9. Coming to the impugned judgment it has been urged by Mr. Goswami that the order of remand was passed on the concession given by the learned counsel for the landlord. To appreciate this point I would like to quote the relevant portion of the judgment.

"The learned counsel for the appellant submitted that although the learned Court below gave its findings particularly on defaulter, bona fide requirement, nuisance, unauthorised construction and dilapidated condition of the suit houses but no issue to those facts were framed. So the learned counsel has challenged the validity of the findings of the learned Court below and submitted that the judgment and decree upon such findings are liable to be set aside. The learned counsel for the respondent conceded that submission."

Therefore, it is difficult for me to accept that contention that concession was only in respect of non-framing of issue and not for validity of the finding of the learned Court below.

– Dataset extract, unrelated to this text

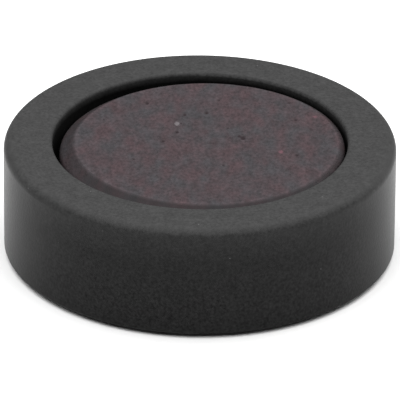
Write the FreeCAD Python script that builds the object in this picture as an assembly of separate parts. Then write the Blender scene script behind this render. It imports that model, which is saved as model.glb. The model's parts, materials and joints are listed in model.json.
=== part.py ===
import FreeCAD, Part
import math
import os

# Magnetic security tag detacher: a round black collar that stands on a counter, with a stack of two ferrite
# discs in its pocket. A tag is set on the upper disc, whose field pulls the tag's clutch open.
# Millimetres, +Z up. The origin is the middle of the circle of feet, on the plane they stand on.

# Driving dimensions.
overall_diameter = 82.0
overall_height = 25.0
pocket_diameter = 61.7
magnet_diameter = 59.6
magnet_thickness = 8.0
face_recess = 0.6
stack_offset_x = 0.45
stack_offset_y = -0.5
plate_thickness = 3.0
cushion_thickness = 0.6
foot_diameter = 9.0
foot_thickness = 1.5
foot_depth_in_cover = 0.4
station_count = 4

# Collar.
top_edge_radius = 2.2
pocket_rim_radius = 0.8
bottom_edge_radius = 0.6
outer_wall = 3.0
pocket_wall = 2.4
top_web = 3.0
plate_ledge = 0.8
ribs_between_bosses = 2
rib_thickness = 1.6
boss_radius = 4.0

# Base cover.
cover_inset = 0.2
cover_thickness = 2.5
cover_lip = 1.4
fit_gap = 0.2
foot_margin = 1.5
platform_ring_width = 7.0
platform_hub_radius = 6.0
platform_ribs = 6
cover_edge_chamfer = 0.4
groove_radius = 24.0
groove_width = 1.2
groove_depth = 0.4

# Magnet discs. The pressed bevel is a cone on the disc's axis, and the face is ground a little out of square
# to that cone, so the bevel is broad on the -X side and narrow on the +X side.
bevel_angle = 33.0
bevel_tilt = 1.15
bevel_radius_at_face = 27.7
disc_chamfer = 0.8

# Countersunk M3 screws in brass inserts.
screw_length = 8.0
screw_shank_radius = 1.45
screw_head_radius = 2.8
screw_head_height = 1.6
screw_drive_width = 0.7
screw_drive_length = 3.2
screw_drive_depth = 0.9
screw_tip_chamfer = 0.3
insert_radius = 2.3
insert_length = 5.0
insert_bore_radius = 1.5
insert_chamfer = 0.3
pilot_depth = 1.0

# Heights, from the counter up.
foot_seat_height = foot_thickness
cover_bottom = foot_thickness - foot_depth_in_cover
collar_bottom = cover_bottom - cover_inset
cover_top = cover_bottom + cover_thickness
collar_top = overall_height
face_height = collar_top - face_recess
upper_magnet_bottom = face_height - magnet_thickness
lower_magnet_bottom = upper_magnet_bottom - magnet_thickness
plate_top = lower_magnet_bottom
plate_bottom = plate_top - plate_thickness
platform_top = plate_bottom - cushion_thickness
core_top = collar_top - top_web

# Radii, from the middle out.
outer_radius = overall_diameter / 2
pocket_radius = pocket_diameter / 2
magnet_radius = magnet_diameter / 2
plate_seat_radius = pocket_radius + plate_ledge
plate_radius = plate_seat_radius - fit_gap
platform_radius = plate_radius - fit_gap
core_inner_radius = pocket_radius + pocket_wall
core_outer_radius = outer_radius - outer_wall
cover_seat_radius = outer_radius - cover_lip
cover_radius = cover_seat_radius - fit_gap
boss_circle_radius = (core_inner_radius + core_outer_radius) / 2
foot_radius = foot_diameter / 2
foot_circle_radius = cover_radius - foot_radius - foot_margin

# Directions of the four screws and of the four feet between them.
station_step = 360.0 / station_count
screw_angles = [station_step * (index + 0.5) for index in range(station_count)]
foot_angles = [station_step * index for index in range(station_count)]

# How far a rib or bar runs into what it joins, and how near two lengths are to count as equal.
root_overlap = 1.0
touch = 1e-4


def disc(radius, bottom, top, x=0.0, y=0.0):
    return Part.makeCylinder(radius, top - bottom, FreeCAD.Vector(x, y, bottom))


def ring(outer, inner, bottom, top):
    return disc(outer, bottom, top).cut(disc(inner, bottom, top))


def on_circle(radius, angle):
    """The x and y of the point at this angle, in degrees, on a circle about the Z axis."""
    return radius * math.cos(math.radians(angle)), radius * math.sin(math.radians(angle))


def rim(shape, radius, height):
    """The level circular edges of a shape that have this radius and lie at this height."""
    return [
        edge
        for edge in shape.Edges
        if isinstance(edge.Curve, Part.Circle)
        and abs(edge.Curve.Radius - radius) < touch
        and abs(edge.Curve.Center.z - height) < touch
    ]


def radial_bars(angles, inner, outer, thickness, bottom, top):
    """Straight bars that run outward from one radius to another, one at each angle."""
    bars = []
    for angle in angles:
        corner = FreeCAD.Vector(inner, -thickness / 2, bottom)
        bar = Part.makeBox(outer - inner, thickness, top - bottom, corner)
        bar.rotate(FreeCAD.Vector(0, 0, 0), FreeCAD.Vector(0, 0, 1), angle)
        bars.append(bar)
    return bars


def rib_angles():
    """Ribs spaced evenly between each pair of neighbouring bosses."""
    step = station_step / (ribs_between_bosses + 1)
    return [angle + step * (index + 1) for angle in screw_angles for index in range(ribs_between_bosses)]


def make_collar():
    body = ring(outer_radius, pocket_radius, collar_bottom, collar_top)
    body = body.makeFillet(top_edge_radius, rim(body, outer_radius, collar_top))
    body = body.makeFillet(pocket_rim_radius, rim(body, pocket_radius, collar_top))
    body = body.makeFillet(bottom_edge_radius, rim(body, outer_radius, collar_bottom))
    core = ring(core_outer_radius, core_inner_radius, cover_top, core_top)
    rib_inner = core_inner_radius - root_overlap
    rib_outer = core_outer_radius + root_overlap
    for rib in radial_bars(rib_angles(), rib_inner, rib_outer, rib_thickness, cover_top, core_top):
        core = core.cut(rib)
    for angle in screw_angles:
        core = core.cut(disc(boss_radius, cover_top, core_top, *on_circle(boss_circle_radius, angle)))
    body = body.cut(core)
    body = body.cut(disc(cover_seat_radius, collar_bottom, cover_top))
    body = body.cut(disc(plate_seat_radius, cover_top, plate_top))
    for angle in screw_angles:
        x, y = on_circle(boss_circle_radius, angle)
        body = body.cut(disc(insert_radius, cover_top, cover_top + insert_length, x, y))
        pilot_top = cover_bottom + screw_length + pilot_depth
        body = body.cut(disc(screw_shank_radius + fit_gap, cover_top, pilot_top, x, y))
    return body


def bevel_cone():
    """The solid cone whose surface holds the upper disc's pressed bevel; its foot lies below the disc."""
    rise_per_radius = math.tan(math.radians(bevel_angle))
    foot_depth = magnet_thickness * 2
    cone = Part.makeCone(
        bevel_radius_at_face + foot_depth / rise_per_radius,
        0,
        foot_depth + bevel_radius_at_face * rise_per_radius,
        FreeCAD.Vector(stack_offset_x, stack_offset_y, face_height - foot_depth),
    )
    face_middle = FreeCAD.Vector(stack_offset_x, stack_offset_y, face_height)
    cone.rotate(face_middle, FreeCAD.Vector(0, 1, 0), -bevel_tilt)
    return cone


def magnet_blank(bottom):
    """A plain disc of the stack, standing at this height, with its lower edge chamfered."""
    body = disc(magnet_radius, bottom, bottom + magnet_thickness, stack_offset_x, stack_offset_y)
    return body.makeChamfer(disc_chamfer, rim(body, magnet_radius, bottom))


def make_upper_magnet():
    return magnet_blank(upper_magnet_bottom).common(bevel_cone())


def make_lower_magnet():
    body = magnet_blank(lower_magnet_bottom)
    return body.makeChamfer(disc_chamfer, rim(body, magnet_radius, upper_magnet_bottom))


def make_back_plate():
    body = disc(plate_radius, plate_bottom, plate_top)
    edges = rim(body, plate_radius, plate_bottom) + rim(body, plate_radius, plate_top)
    return body.makeChamfer(disc_chamfer / 2, edges)


def make_plate_cushion():
    return disc(platform_radius - platform_ring_width / 2, platform_top, plate_bottom)


def make_base_cover():
    body = disc(cover_radius, cover_bottom, cover_top)
    body = body.makeChamfer(cover_edge_chamfer, rim(body, cover_radius, cover_bottom))
    ring_inner = platform_radius - platform_ring_width
    platform = ring(platform_radius, ring_inner, cover_top, platform_top)
    platform = platform.fuse(disc(platform_hub_radius, cover_top, platform_top))
    angles = [360.0 / platform_ribs * index for index in range(platform_ribs)]
    rib_inner = platform_hub_radius - root_overlap
    rib_outer = ring_inner + root_overlap
    bars = radial_bars(angles, rib_inner, rib_outer, rib_thickness, cover_top, platform_top)
    body = body.fuse([platform] + bars).removeSplitter()
    body = body.cut(
        ring(
            groove_radius + groove_width / 2,
            groove_radius - groove_width / 2,
            cover_bottom,
            cover_bottom + groove_depth,
        )
    )
    for angle in foot_angles:
        x, y = on_circle(foot_circle_radius, angle)
        body = body.cut(disc(foot_radius + fit_gap, cover_bottom, foot_seat_height, x, y))
    for angle in screw_angles:
        x, y = on_circle(boss_circle_radius, angle)
        body = body.cut(disc(screw_shank_radius + fit_gap, cover_bottom, cover_top, x, y))
        body = body.cut(
            Part.makeCone(
                screw_head_radius + fit_gap,
                screw_shank_radius + fit_gap,
                screw_head_height,
                FreeCAD.Vector(x, y, cover_bottom),
            )
        )
    return body


def make_base_screw(angle):
    x, y = on_circle(boss_circle_radius, angle)
    shank = disc(screw_shank_radius, cover_bottom, cover_bottom + screw_length, x, y)
    shank = shank.makeChamfer(screw_tip_chamfer, rim(shank, screw_shank_radius, cover_bottom + screw_length))
    head = Part.makeCone(
        screw_head_radius, screw_shank_radius, screw_head_height, FreeCAD.Vector(x, y, cover_bottom)
    )
    body = head.fuse(shank).removeSplitter()
    for turn in (0, 90):
        slot = Part.makeBox(
            screw_drive_length,
            screw_drive_width,
            screw_drive_depth,
            FreeCAD.Vector(x - screw_drive_length / 2, y - screw_drive_width / 2, cover_bottom),
        )
        slot.rotate(FreeCAD.Vector(x, y, 0), FreeCAD.Vector(0, 0, 1), angle + turn)
        body = body.cut(slot)
    return body


def make_screw_insert(angle):
    x, y = on_circle(boss_circle_radius, angle)
    body = disc(insert_radius, cover_top, cover_top + insert_length, x, y)
    body = body.makeChamfer(insert_chamfer, rim(body, insert_radius, cover_top + insert_length))
    return body.cut(disc(insert_bore_radius, cover_top, cover_top + insert_length, x, y))


def make_foot(angle):
    x, y = on_circle(foot_circle_radius, angle)
    body = disc(foot_radius, 0.0, foot_thickness, x, y)
    return body.makeFillet(foot_depth_in_cover / 2, rim(body, foot_radius, 0.0))


def main():
    nodes = {
        "collar": make_collar(),
        "upper_magnet": make_upper_magnet(),
        "lower_magnet": make_lower_magnet(),
        "back_plate": make_back_plate(),
        "plate_cushion": make_plate_cushion(),
        "base_cover": make_base_cover(),
    }
    for number, angle in enumerate(screw_angles, start=1):
        nodes[f"base_screw_{number}"] = make_base_screw(angle)
        nodes[f"screw_insert_{number}"] = make_screw_insert(angle)
    for number, angle in enumerate(foot_angles, start=1):
        nodes[f"foot_{number}"] = make_foot(angle)
    os.makedirs("parts", exist_ok=True)
    for name, shape in nodes.items():
        shape.exportStep(f"parts/{name}.step")
        box = shape.BoundBox
        print(f"{name}: {len(shape.Solids)} solid, valid {shape.isValid()}, {shape.Volume:.1f} mm3,"
              f" z {box.ZMin:.2f} to {box.ZMax:.2f}")


main()
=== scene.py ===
import json
import math
import random

import bpy
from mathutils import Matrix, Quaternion, Vector, noise


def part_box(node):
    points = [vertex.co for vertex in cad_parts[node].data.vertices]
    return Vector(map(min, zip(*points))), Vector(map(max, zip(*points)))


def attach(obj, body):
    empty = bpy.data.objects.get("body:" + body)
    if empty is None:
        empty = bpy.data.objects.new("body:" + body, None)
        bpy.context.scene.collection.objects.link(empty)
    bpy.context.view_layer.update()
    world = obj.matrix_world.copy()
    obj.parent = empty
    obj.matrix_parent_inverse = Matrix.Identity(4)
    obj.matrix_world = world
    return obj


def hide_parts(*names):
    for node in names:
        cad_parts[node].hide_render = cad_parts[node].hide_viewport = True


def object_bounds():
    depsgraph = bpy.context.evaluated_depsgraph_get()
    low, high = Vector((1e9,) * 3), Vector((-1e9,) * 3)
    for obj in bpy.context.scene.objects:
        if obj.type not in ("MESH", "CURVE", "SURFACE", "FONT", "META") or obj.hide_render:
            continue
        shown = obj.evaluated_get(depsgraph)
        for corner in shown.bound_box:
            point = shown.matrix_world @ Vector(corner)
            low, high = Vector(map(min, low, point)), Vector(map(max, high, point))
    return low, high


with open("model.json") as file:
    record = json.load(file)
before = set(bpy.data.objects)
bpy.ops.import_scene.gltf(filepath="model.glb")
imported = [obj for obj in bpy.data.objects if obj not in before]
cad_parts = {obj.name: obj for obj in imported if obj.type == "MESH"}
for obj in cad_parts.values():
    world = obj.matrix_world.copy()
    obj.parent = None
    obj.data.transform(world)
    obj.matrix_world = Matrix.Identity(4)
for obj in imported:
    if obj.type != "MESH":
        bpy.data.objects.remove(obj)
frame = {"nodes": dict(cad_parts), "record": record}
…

10. The suit was filed in the year 1981 and is pending for about decade. The law is well settled that non-framing of issues may not be fatal if both the parties go into trial knowing the case of each other. That being the position I am of the opinion that the learned lower appellate Court, which was the final Court of fact, could have entered into the merit of the case and decided the dispute. Probably it was not done in view of the above concession. But considering the fact that the matter has been pending for a long time, I am of the opinion that if the entire matter is remanded to the trial Court it will take time. Therefore, I remand the case to the learned lower appellate Court to decide the matter. The learned lower appellate Court shall determine the points for determination on the basis of the pleadings as issue No. 4 may be wide enough to decide the present dispute. The learned lower appellate Court may allow the parties to adduce evidence and fix a firm date and on that date if any party fails to produce any witness no time shall be granted and evidence of that party shall be closed and thereafter allow the other party to adduce evidence. If the other party also fails to adduce evidence on that date, 'the evidence of that other party shall also be closed and the matter shall be decided on the basis of the material on record. The Court shall take into consideration, the subsequent events as recorded in this judgment on the basis of affidavit filed by the parties and may allow the parties to adduce evidence on this ppoint. The entire process shall be completed within a period of 2 months and thereafter the judgment shall be delivered within a period of one month. Both the parties are directed to appear before the learned lower appellate Court viz. Addl. District Judge, Gauhati on 5th April for obtaining orders and for fixing a date for evidence. If on that date if any party fails to appear before the Court, the Court shall proceed in absence of that party.

In the result, the petition is allowed by setting aside the impugned judgment and decree. The petition is disposed of with the above direction. No costs.